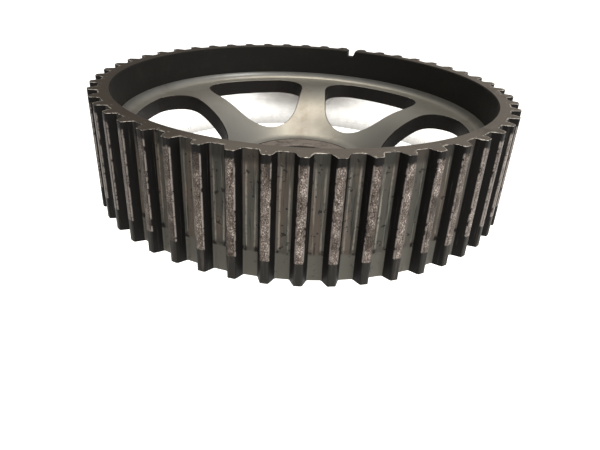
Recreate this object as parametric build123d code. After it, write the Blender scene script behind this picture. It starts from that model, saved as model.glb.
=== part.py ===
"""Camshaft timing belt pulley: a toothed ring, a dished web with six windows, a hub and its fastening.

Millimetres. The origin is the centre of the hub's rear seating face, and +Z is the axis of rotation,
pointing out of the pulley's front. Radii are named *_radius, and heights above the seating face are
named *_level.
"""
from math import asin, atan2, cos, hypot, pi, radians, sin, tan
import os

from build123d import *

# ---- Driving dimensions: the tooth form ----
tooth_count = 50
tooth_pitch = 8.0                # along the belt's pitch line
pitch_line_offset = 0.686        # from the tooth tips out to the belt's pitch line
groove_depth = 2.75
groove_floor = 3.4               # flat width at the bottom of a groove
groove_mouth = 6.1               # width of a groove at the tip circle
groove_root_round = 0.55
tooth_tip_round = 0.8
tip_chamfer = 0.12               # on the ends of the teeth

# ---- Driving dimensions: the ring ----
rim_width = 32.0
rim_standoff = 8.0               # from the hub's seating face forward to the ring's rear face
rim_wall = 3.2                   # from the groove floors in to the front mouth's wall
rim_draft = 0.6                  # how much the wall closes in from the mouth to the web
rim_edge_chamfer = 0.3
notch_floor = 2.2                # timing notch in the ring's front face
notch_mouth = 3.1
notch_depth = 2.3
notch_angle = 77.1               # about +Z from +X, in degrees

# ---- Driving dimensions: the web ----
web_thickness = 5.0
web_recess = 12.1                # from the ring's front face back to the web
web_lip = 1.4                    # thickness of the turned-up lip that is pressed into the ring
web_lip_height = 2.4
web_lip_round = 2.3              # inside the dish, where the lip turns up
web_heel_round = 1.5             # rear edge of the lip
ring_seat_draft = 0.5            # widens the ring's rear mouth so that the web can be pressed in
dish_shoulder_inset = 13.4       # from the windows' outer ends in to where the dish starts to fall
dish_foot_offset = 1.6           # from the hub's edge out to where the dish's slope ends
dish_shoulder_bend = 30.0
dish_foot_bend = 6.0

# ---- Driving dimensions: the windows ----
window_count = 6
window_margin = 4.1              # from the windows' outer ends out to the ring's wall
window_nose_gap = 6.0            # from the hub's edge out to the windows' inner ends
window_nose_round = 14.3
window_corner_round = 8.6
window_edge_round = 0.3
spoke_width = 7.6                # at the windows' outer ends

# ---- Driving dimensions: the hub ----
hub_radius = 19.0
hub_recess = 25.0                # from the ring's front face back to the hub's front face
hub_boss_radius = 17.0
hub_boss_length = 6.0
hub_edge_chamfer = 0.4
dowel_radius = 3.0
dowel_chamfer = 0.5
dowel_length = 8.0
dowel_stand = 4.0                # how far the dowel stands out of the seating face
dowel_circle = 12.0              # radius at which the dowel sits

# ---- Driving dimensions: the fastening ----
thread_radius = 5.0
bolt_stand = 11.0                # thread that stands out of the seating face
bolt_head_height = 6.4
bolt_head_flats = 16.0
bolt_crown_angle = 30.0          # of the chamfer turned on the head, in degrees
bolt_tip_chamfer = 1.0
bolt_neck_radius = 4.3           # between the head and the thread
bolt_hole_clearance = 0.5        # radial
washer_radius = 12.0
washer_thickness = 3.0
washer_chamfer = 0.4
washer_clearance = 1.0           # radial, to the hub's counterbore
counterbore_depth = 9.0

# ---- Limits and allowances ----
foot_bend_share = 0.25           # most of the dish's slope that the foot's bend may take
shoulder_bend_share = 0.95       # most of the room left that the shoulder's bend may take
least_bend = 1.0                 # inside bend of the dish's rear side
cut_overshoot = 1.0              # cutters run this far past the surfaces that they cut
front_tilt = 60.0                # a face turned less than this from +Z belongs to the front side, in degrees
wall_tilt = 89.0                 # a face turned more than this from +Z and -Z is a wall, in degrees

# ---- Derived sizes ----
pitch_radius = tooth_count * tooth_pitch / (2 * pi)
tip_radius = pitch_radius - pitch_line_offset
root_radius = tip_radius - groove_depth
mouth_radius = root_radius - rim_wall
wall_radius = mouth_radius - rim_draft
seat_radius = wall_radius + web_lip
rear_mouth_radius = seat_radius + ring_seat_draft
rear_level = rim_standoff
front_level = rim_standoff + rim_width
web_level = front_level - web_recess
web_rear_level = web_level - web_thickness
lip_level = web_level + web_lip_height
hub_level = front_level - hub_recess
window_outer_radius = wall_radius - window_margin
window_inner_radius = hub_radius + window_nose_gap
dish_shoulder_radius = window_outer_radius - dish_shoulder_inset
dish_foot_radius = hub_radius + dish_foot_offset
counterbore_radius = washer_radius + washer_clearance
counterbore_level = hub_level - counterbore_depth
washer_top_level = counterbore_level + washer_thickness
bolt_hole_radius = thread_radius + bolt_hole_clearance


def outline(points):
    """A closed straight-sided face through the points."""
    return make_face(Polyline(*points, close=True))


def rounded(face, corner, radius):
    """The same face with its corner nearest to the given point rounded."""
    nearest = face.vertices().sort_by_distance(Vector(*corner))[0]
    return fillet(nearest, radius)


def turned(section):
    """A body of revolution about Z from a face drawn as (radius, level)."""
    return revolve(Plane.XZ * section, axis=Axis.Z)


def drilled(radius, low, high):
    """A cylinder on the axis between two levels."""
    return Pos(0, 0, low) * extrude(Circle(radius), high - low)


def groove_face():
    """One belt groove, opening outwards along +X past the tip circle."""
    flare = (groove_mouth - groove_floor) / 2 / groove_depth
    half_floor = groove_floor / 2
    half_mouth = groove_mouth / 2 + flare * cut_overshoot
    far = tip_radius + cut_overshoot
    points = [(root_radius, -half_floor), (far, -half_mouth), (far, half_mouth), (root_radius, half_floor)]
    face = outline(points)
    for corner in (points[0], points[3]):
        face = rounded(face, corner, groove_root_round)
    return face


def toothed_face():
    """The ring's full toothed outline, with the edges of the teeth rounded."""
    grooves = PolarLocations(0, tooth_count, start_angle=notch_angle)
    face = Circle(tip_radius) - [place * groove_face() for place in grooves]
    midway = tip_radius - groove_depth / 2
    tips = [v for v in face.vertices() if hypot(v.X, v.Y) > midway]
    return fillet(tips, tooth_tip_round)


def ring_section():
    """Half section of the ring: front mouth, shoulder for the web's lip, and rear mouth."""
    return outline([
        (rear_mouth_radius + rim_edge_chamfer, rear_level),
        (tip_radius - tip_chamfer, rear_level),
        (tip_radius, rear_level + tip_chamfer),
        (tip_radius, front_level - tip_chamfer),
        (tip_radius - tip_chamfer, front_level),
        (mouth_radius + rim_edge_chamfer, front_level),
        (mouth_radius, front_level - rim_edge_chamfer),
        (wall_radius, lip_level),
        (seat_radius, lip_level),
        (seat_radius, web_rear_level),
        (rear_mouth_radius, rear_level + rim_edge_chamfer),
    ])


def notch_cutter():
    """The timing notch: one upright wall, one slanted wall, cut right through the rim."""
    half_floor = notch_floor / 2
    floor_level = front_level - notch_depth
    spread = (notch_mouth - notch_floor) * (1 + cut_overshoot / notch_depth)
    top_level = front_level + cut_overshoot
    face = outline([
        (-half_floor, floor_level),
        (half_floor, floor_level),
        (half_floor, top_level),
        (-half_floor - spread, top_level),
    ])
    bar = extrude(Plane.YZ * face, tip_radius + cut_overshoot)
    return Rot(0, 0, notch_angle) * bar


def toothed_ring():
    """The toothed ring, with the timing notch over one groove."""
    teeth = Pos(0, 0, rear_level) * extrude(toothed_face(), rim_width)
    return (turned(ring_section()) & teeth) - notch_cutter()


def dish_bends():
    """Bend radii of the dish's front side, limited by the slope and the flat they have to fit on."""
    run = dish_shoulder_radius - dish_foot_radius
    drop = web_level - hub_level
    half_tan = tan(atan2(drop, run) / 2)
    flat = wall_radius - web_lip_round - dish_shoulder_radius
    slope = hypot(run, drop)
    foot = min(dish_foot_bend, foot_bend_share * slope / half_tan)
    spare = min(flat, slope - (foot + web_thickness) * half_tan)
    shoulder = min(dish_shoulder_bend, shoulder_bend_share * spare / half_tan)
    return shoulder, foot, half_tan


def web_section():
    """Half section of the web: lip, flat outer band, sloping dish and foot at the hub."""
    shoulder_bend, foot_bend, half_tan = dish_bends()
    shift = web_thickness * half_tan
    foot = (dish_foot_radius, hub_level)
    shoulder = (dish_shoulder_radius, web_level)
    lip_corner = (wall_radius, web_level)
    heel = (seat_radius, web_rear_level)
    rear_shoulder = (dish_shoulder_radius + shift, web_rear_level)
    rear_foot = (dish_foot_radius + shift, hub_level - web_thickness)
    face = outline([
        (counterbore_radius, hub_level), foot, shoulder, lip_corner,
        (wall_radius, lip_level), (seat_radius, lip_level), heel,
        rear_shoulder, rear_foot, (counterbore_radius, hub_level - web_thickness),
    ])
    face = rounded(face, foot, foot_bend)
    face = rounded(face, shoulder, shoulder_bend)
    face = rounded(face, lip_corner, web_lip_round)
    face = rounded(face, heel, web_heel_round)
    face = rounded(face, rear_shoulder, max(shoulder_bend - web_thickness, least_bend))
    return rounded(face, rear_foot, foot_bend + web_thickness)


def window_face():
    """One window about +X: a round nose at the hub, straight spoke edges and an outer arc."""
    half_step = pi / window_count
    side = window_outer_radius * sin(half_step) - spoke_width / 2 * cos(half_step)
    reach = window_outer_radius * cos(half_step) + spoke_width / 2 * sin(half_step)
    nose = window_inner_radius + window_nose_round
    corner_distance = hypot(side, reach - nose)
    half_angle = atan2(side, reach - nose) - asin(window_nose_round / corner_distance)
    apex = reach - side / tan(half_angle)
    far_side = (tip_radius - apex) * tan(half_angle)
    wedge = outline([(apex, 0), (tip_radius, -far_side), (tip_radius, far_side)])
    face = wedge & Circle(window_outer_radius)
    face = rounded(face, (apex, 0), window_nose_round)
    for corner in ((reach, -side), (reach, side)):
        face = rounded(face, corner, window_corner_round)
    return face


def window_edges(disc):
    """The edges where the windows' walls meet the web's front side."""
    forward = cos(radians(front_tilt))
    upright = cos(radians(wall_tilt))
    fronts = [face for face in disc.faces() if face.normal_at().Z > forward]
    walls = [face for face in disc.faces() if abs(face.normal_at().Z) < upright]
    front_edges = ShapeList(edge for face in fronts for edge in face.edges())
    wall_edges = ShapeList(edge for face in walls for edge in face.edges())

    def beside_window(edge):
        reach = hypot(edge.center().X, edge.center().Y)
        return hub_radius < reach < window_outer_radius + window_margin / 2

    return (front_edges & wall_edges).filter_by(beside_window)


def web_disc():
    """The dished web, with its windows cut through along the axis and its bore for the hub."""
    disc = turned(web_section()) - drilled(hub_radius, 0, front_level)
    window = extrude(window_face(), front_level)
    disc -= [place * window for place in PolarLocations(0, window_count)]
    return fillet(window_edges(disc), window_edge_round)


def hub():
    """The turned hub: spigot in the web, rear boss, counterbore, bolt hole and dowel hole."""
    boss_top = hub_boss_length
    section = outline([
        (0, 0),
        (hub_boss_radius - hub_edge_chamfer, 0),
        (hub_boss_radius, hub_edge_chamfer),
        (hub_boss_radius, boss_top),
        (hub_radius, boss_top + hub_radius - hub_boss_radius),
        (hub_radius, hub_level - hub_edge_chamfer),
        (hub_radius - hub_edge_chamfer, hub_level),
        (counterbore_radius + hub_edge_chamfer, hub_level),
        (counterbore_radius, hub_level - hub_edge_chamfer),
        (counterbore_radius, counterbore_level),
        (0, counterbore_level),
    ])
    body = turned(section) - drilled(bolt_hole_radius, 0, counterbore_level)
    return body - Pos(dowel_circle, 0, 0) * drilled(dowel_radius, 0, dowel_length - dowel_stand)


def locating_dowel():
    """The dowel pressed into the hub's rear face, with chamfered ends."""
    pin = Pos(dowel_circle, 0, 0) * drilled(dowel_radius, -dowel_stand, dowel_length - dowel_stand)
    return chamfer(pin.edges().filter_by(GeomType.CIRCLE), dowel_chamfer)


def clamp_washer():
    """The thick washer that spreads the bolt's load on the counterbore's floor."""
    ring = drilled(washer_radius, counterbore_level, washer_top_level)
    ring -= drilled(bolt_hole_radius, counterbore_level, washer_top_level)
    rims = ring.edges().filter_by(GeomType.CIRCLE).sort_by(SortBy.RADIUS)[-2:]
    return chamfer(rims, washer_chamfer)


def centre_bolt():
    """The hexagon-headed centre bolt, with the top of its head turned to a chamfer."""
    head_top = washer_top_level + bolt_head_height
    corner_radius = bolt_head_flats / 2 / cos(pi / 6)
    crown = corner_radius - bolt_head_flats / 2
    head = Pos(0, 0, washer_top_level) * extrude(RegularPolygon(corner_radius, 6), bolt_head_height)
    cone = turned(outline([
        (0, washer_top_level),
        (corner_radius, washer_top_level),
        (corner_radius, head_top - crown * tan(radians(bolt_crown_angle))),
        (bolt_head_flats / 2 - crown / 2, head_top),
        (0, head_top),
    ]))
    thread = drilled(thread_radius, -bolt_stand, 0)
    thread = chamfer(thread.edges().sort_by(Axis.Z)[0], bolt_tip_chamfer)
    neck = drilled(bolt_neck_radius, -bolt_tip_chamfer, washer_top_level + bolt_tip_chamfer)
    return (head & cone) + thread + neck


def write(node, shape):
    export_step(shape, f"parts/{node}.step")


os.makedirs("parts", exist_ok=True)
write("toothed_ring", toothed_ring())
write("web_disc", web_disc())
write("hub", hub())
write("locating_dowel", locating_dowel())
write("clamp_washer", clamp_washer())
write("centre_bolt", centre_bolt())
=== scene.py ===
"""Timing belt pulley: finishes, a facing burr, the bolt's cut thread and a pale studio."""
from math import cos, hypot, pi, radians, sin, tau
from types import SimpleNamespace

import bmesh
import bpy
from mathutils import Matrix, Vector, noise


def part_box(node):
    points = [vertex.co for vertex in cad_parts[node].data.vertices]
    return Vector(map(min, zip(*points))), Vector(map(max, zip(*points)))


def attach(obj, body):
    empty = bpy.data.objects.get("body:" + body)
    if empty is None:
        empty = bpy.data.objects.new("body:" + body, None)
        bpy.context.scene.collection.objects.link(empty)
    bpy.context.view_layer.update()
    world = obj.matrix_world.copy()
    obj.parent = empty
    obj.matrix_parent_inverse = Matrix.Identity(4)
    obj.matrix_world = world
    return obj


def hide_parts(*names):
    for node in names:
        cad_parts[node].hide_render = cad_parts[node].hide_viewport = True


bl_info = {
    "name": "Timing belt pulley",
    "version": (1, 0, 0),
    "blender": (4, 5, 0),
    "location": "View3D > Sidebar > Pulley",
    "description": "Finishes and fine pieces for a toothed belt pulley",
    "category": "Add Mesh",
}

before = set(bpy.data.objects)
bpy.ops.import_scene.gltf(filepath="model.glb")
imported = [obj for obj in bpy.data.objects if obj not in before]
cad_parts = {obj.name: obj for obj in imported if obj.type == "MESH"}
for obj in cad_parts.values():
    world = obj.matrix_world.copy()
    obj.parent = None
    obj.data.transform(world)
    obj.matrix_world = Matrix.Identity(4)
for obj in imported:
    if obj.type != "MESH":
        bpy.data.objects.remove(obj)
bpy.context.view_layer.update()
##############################
Start with the line that contains "return (head & cone) + thread + neck" and end with the line that contains "from mathutils import Matrix, Vector, noise"; give those lines again exactly, and no others.

* [CORRECT ANSWER]
    return (head & cone) + thread + neck


def write(node, shape):
    export_step(shape, f"parts/{node}.step")


os.makedirs("parts", exist_ok=True)
write("toothed_ring", toothed_ring())
write("web_disc", web_disc())
write("hub", hub())
write("locating_dowel", locating_dowel())
write("clamp_washer", clamp_washer())
write("centre_bolt", centre_bolt())
=== scene.py ===
"""Timing belt pulley: finishes, a facing burr, the bolt's cut thread and a pale studio."""
from math import cos, hypot, pi, radians, sin, tau
from types import SimpleNamespace

import bmesh
import bpy
from mathutils import Matrix, Vector, noise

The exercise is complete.